P0898R4 "The One Ranges Proposal" added a new fallback case to the definition of common_type in 20.15.8.7 [meta.trans.other], bullet 3.3.4:

Otherwise, if COND_RES(CREF(D1), CREF(D2)) denotes a type, let C denote the type decay_t<COND_RES(CREF(D1), CREF(D2))>.

Per para 3.3, D1 and D2 are decayed types. If both are void, bullet 3.3.4 is not reached. If either is an abominable function type or void, the COND_RES type expression above is ill-formed and bullet 3.3.4 does not apply. In all cases in which the COND_RES expression is well-formed, D1 and D2 denote cv-unqualified non-array object types. Given that fact, (1) CREF(D1) and CREF(D2) are equivalent to const D1& and const D2&, respectively, and (2) the COND_RES expression is equivalent to decltype(false ? declval<const D1&>() : declval<const D1&>()), i.e., the second and third operands of the conditional operator are lvalues of type const D1 and const D2, respectively.

[expr.cond]/3 cannot apply since the operands are not glvalue bit-fields.

If D1 and D2 are the same type, [expr.cond]/4 does not apply. If D1 and D2 are different types, there are a few cases to consider:

  1. If [expr.cond]/4.1 applies, one operand is converted into an lvalue reference to the type of the other, i.e., both resulting operands are lvalues of type either const D1 or const D2.

  2. [expr.cond]/4.2 cannot apply since neither operand is an xvalue.

  3. [expr.cond]/4.3.1 cannot apply since it would imply that the operands have the same type.

  4. If [expr.cond]/4.3.2 applies — if either D1 or D2 is a base class of the other — again the resulting operands are lvalues of type either const D1 or const D2.

  5. If [expr.cond]/4.3.3 applies, the either the const D1& operand converts to const D2 or the const D2& operand converts to const D1.

  6. If none of the sub-bullets in [expr.cond]/4 applies, the operands are left unchanged.

[expr.cond]/5 applies if the operands initially had the same type, or in cases 1 and 4 above.

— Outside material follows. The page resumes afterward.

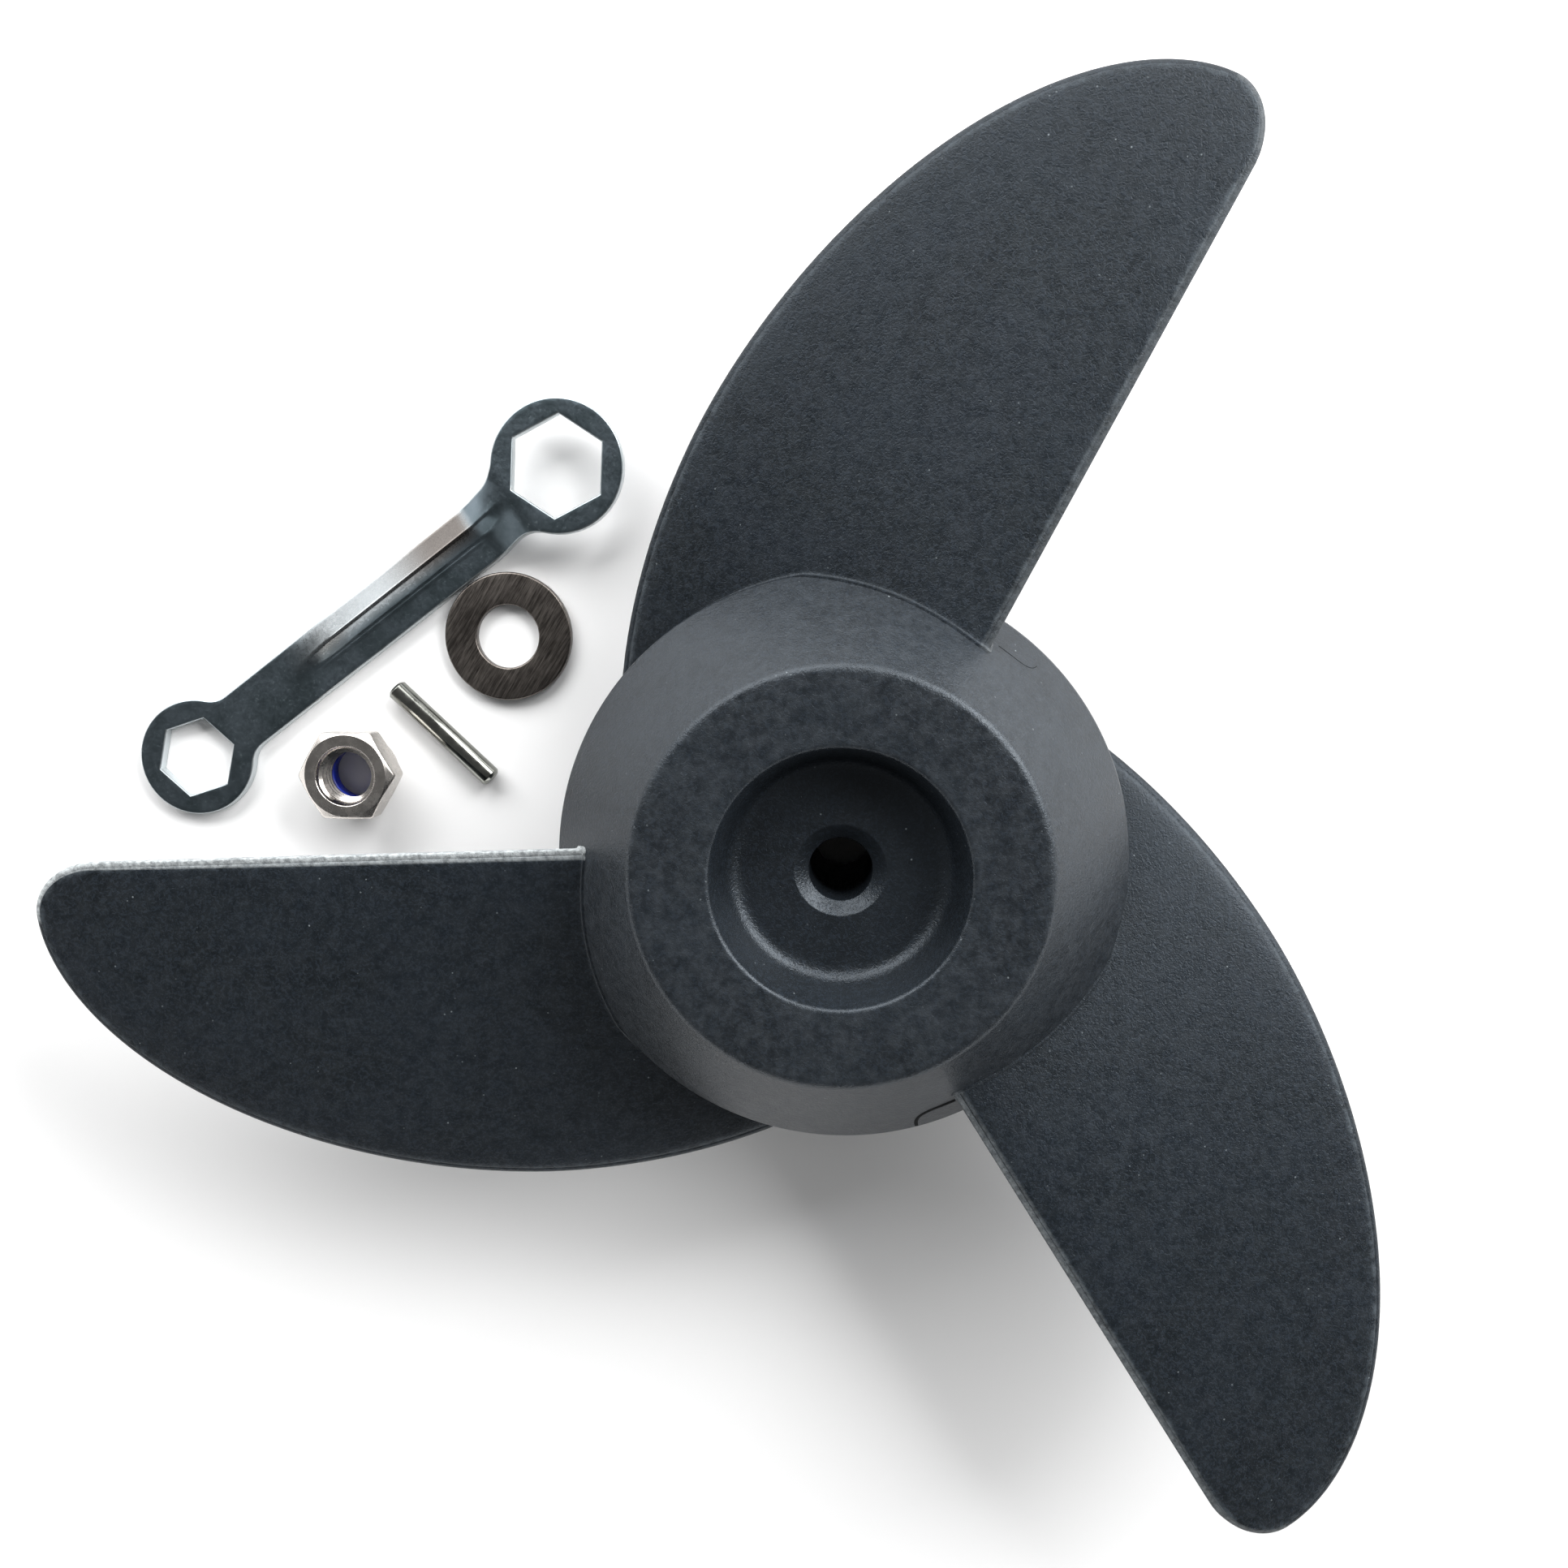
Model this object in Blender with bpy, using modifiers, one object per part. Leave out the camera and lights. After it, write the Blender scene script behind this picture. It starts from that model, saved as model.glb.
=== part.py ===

The conditional expression is an lvalue of type const D1 or const D2, and the COND_RES expression yields const D1& or const D2&.

Only cases 5 and 6 reach [expr.cond]/6. This paragraph performs overload resolution, which may result in converting both operands to the same non-class type to invoke a builtin conditional operator "overload".

[expr.cond]/7 applies standard conversions including array-to-pointer and function-to-pointer conversion to the operands. Consequently, the operands are once more "decayed" if [expr.cond]/6 converted them to an array or function type. Again case-by-case:

  1. [expr.cond]/7.1 applies if the operands now have the same type, which is the type of the conditional expression.

  2. [expr.cond]/7.2 applies if the operands have arithmetic or enumeration type; the conditional expression yields the result of applying the usual arithmetic conversions.

  3. [expr.cond]/7.3 applies if the operands have pointer type; the conditional expression yields their composite pointer type.

  4. [expr.cond]/7.4 applies if the operands have pointer-to-member type; the conditional expression applies some more standard conversions and yields their composite pointer type.

  5. [expr.cond]/7.5 applies if one operand has type nullptr_t and the other is either a null pointer constant or has type nullptr_t; the conditional expression yields nullptr_t.

In every case above, the conditional expression is either ill-formed, an lvalue of type const D1 or const D2, or a prvalue of a non-array non-function type. Consequently the COND_RES type expression always yields a non-array non-function type, for which decay_t and remove_cvref_t are equivalent. We can therefore replace COND_RES(CREF(D1), CREF(D2)) in [meta.trans.other]/3.3.4 with decltype(false ? declval<const D1&>() : declval<const D2&>()), and replace the usage of decay_t with remove_cvref_t.

Furthermore, there are now quite a few different cases describing the behavior of common_type. It's not clear that common_type<T...>::type is always a decayed type without in-depth analysis. We should non-normatively clarify that fact.

[2019-06-12 Priority set to 3 after reflector discussion]

[2020-05-01; Daniel adjusts wording to recent working draft]

Proposed resolution:

This wording is relative to N4861.

  1. Modify 20.15.8.7 [meta.trans.other] as indicated:

    -3- Let:

    1. (3.1) — CREF(A) be add_lvalue_reference_t<const remove_reference_t<A>>,

    2. (3.2) — […]

    3. […]

    4. (3.9) — […]

    If any of the types computed above is ill-formed, then COMMON-REF(A, B) is ill-formed.

    -4- Note A: For the common_type trait applied to a template parameter pack T of types, the member type shall be either defined or not present as follows:

    1. (4.1) — […]

    2. (4.2) — […]

    3. (4.3) — If sizeof...(T) is two, let the first and second types constituting T be denoted by T1 and T2, respectively, and let D1 and D2 denote the same types as decay_t<T1> and decay_t<T2>, respectively.

      1. (4.3.1) — […]

      2. (4.3.2) — […]

      3. (4.3.3) — Otherwise, if

        decay_t<decltype(false ? declval<D1>() : declval<D2>())>
        

        denotes a valid type, let C denote that type.

      4. (4.3.4) — Otherwise, if COND-RES(CREF(D1), CREF(D2))

        remove_cvref_t<decltype(false ? declval<const D1&>() : declval<const D2&>())>
        

        denotes a type, let C denote theat type decay_t<COND-RES(CREF(D1), CREF(D2))>.

    4. (4.4) — […]

    [Note: Whenever the qualified-id common_type<T...>::type is valid, it denotes the same type as decay_t<common_type<T...>::type>. — end note]

    -5- Note B: […]